▶ _Task objective_
Return, exactly as written, the run of lines that begins at the line containing "all four walls" and ends at the line containing "if empty is". Nothing outside that run belongs in the answer.

>> begin

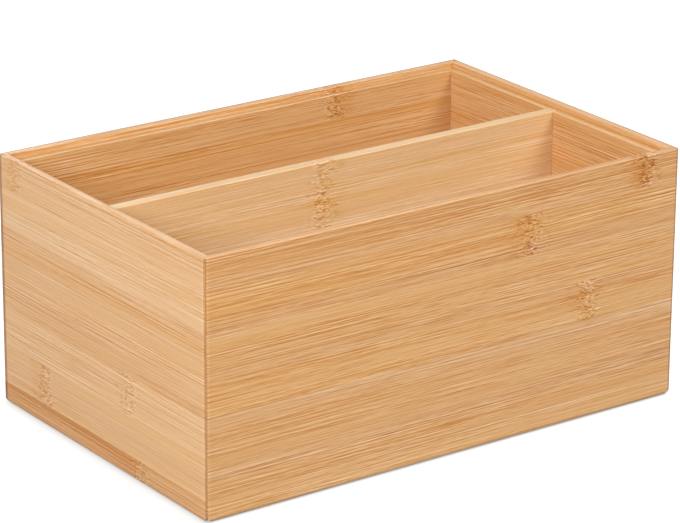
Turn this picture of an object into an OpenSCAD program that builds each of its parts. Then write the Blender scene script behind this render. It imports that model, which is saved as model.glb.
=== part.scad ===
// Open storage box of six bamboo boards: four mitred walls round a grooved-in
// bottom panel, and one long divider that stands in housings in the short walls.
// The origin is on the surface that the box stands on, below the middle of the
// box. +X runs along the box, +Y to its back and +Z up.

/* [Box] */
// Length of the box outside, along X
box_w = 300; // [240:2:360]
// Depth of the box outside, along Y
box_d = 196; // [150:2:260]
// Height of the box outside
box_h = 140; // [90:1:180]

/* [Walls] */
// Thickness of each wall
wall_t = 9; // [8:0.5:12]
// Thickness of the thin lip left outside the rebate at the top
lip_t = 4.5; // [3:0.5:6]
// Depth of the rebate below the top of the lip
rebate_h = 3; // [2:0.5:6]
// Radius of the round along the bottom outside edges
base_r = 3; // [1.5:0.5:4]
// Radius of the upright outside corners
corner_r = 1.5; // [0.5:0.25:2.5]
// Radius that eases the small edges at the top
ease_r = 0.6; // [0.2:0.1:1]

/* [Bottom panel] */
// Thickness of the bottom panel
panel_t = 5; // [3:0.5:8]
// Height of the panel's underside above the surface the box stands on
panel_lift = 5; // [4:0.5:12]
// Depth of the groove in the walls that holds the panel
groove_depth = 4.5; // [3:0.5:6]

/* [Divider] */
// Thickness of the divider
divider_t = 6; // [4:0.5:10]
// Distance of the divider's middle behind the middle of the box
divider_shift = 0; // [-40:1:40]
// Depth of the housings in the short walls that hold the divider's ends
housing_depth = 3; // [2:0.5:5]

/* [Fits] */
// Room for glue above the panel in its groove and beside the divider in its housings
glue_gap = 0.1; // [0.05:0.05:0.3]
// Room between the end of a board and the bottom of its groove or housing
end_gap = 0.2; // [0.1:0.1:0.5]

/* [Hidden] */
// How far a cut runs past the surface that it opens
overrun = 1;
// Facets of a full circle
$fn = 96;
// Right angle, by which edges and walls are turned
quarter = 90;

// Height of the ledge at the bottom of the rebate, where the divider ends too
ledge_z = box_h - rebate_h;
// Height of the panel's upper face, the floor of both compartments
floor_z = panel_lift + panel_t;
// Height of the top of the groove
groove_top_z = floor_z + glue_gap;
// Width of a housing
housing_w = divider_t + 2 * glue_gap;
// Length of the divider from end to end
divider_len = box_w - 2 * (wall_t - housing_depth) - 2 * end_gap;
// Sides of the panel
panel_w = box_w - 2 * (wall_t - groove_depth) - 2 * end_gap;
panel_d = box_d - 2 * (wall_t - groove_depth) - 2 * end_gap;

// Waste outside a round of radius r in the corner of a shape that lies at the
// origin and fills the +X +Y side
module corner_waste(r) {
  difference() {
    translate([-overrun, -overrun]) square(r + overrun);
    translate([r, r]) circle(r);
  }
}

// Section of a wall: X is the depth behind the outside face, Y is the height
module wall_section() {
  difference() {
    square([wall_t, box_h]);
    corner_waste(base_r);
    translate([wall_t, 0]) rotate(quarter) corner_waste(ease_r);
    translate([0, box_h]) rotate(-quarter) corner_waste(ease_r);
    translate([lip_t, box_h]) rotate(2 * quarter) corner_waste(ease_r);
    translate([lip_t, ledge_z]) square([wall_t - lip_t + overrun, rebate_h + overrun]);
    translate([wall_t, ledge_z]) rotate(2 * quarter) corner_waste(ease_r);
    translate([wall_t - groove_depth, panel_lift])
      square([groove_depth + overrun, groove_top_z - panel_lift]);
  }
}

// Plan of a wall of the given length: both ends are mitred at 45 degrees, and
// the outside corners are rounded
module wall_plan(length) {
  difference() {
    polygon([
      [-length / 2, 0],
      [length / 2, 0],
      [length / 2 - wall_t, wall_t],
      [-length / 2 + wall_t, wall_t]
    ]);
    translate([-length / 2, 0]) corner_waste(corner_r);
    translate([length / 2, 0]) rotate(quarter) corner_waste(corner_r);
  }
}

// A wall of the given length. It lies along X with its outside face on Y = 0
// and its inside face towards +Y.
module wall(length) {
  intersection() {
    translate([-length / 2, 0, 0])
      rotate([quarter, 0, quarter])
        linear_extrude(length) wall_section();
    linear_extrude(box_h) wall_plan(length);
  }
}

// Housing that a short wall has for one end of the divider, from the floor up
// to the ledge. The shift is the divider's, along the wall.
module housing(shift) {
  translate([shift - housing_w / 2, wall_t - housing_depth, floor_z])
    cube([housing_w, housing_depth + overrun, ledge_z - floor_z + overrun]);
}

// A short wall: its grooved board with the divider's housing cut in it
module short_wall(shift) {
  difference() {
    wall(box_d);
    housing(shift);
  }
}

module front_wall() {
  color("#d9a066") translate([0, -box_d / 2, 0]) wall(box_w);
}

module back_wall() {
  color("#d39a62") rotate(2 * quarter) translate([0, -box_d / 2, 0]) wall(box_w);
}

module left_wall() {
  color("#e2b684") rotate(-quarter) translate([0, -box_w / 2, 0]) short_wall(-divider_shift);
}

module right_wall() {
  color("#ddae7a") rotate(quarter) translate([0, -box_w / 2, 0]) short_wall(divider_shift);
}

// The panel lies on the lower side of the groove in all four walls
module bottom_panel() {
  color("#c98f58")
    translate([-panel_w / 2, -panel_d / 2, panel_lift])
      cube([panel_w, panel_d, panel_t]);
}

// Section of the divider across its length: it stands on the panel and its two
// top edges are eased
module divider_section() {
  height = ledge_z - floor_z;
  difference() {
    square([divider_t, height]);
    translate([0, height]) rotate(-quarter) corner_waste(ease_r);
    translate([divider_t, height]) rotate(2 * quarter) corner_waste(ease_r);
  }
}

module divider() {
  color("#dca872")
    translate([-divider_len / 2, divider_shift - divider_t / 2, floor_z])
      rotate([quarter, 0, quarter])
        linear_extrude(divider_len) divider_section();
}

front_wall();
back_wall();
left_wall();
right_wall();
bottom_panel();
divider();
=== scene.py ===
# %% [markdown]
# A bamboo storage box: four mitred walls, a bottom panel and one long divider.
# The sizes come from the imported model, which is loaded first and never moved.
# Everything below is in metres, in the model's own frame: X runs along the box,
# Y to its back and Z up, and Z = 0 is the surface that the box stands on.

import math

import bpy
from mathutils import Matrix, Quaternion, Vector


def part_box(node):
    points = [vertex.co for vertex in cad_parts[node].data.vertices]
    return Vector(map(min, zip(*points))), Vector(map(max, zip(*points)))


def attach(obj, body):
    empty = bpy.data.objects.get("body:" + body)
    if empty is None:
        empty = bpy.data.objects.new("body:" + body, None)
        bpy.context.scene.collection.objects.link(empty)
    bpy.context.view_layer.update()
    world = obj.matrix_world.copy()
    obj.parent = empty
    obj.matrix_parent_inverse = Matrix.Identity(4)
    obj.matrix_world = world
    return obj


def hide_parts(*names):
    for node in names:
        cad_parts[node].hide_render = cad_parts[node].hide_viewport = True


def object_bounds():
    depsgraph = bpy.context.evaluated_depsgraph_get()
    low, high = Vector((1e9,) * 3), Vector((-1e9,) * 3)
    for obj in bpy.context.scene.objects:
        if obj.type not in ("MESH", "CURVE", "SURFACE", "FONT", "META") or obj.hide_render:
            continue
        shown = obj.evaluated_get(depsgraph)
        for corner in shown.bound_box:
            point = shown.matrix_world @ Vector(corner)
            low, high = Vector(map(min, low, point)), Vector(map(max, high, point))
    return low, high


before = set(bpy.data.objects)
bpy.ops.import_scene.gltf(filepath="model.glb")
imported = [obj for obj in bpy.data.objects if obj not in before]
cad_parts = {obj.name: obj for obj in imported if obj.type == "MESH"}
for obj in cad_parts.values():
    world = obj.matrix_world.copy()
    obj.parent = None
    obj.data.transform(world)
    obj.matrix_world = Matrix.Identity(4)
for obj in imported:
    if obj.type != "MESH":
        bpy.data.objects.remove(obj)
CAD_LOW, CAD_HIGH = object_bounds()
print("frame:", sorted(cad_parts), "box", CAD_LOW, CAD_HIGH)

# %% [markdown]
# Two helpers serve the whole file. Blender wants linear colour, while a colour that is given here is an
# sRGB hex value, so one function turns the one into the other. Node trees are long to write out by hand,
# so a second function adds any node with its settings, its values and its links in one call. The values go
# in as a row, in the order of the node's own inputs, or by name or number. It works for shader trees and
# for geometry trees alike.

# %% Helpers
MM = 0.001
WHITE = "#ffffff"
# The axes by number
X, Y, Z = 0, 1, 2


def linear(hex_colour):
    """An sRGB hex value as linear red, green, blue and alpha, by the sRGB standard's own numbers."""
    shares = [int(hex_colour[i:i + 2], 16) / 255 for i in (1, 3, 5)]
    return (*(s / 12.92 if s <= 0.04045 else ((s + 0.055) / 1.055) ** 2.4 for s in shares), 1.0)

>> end
>> begin

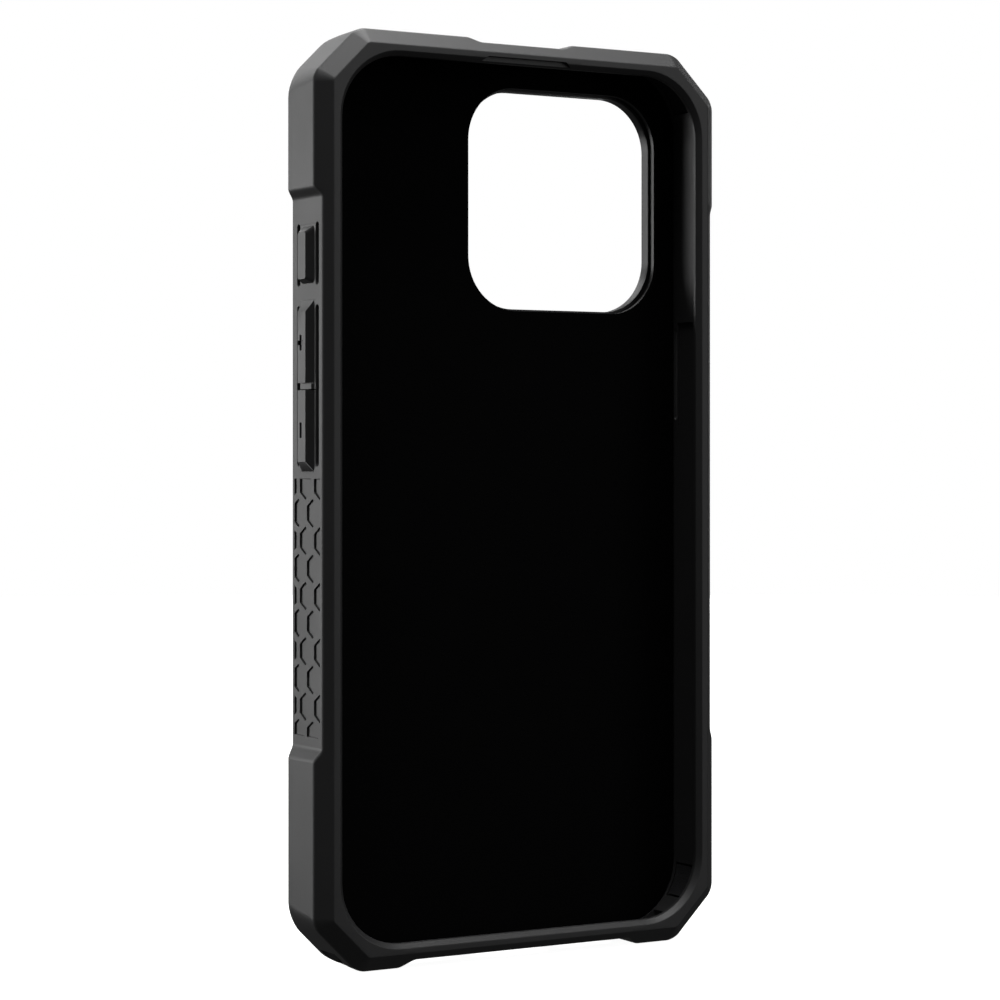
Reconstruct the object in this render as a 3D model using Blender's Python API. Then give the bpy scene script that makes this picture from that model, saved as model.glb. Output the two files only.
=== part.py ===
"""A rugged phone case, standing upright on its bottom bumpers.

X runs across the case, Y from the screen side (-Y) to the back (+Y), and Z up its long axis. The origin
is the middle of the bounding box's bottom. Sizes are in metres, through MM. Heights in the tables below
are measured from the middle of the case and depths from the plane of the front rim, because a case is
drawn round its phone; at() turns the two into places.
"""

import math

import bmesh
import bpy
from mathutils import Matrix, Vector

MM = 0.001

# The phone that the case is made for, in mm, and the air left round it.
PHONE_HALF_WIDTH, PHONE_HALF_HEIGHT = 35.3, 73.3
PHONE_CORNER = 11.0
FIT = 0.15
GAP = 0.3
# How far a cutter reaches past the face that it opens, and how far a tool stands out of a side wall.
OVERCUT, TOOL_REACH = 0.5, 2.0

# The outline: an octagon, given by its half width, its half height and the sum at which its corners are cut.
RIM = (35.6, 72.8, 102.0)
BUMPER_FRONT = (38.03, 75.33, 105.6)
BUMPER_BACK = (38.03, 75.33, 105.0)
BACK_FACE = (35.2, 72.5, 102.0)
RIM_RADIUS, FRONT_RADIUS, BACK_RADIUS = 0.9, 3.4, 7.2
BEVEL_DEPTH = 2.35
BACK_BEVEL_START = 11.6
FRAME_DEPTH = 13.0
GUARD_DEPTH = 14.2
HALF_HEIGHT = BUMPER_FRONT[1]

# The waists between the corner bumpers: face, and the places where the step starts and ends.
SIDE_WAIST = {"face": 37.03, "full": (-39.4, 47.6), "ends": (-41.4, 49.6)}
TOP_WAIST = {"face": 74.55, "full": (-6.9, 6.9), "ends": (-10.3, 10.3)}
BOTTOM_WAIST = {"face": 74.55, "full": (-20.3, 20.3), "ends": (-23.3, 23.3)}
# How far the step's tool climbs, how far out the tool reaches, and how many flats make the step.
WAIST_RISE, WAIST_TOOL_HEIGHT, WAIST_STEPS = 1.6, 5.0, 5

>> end

▶ _Exercise output_
// The panel lies on the lower side of the groove in all four walls
module bottom_panel() {
  color("#c98f58")
    translate([-panel_w / 2, -panel_d / 2, panel_lift])
      cube([panel_w, panel_d, panel_t]);
}

// Section of the divider across its length: it stands on the panel and its two
// top edges are eased
module divider_section() {
  height = ledge_z - floor_z;
  difference() {
    square([divider_t, height]);
    translate([0, height]) rotate(-quarter) corner_waste(ease_r);
    translate([divider_t, height]) rotate(2 * quarter) corner_waste(ease_r);
  }
}

module divider() {
  color("#dca872")
    translate([-divider_len / 2, divider_shift - divider_t / 2, floor_z])
      rotate([quarter, 0, quarter])
        linear_extrude(divider_len) divider_section();
}

front_wall();
back_wall();
left_wall();
right_wall();
bottom_panel();
divider();
=== scene.py ===
# %% [markdown]
# A bamboo storage box: four mitred walls, a bottom panel and one long divider.
# The sizes come from the imported model, which is loaded first and never moved.
# Everything below is in metres, in the model's own frame: X runs along the box,
# Y to its back and Z up, and Z = 0 is the surface that the box stands on.

import math

import bpy
from mathutils import Matrix, Quaternion, Vector


def part_box(node):
    points = [vertex.co for vertex in cad_parts[node].data.vertices]
    return Vector(map(min, zip(*points))), Vector(map(max, zip(*points)))


def attach(obj, body):
    empty = bpy.data.objects.get("body:" + body)
    if empty is None:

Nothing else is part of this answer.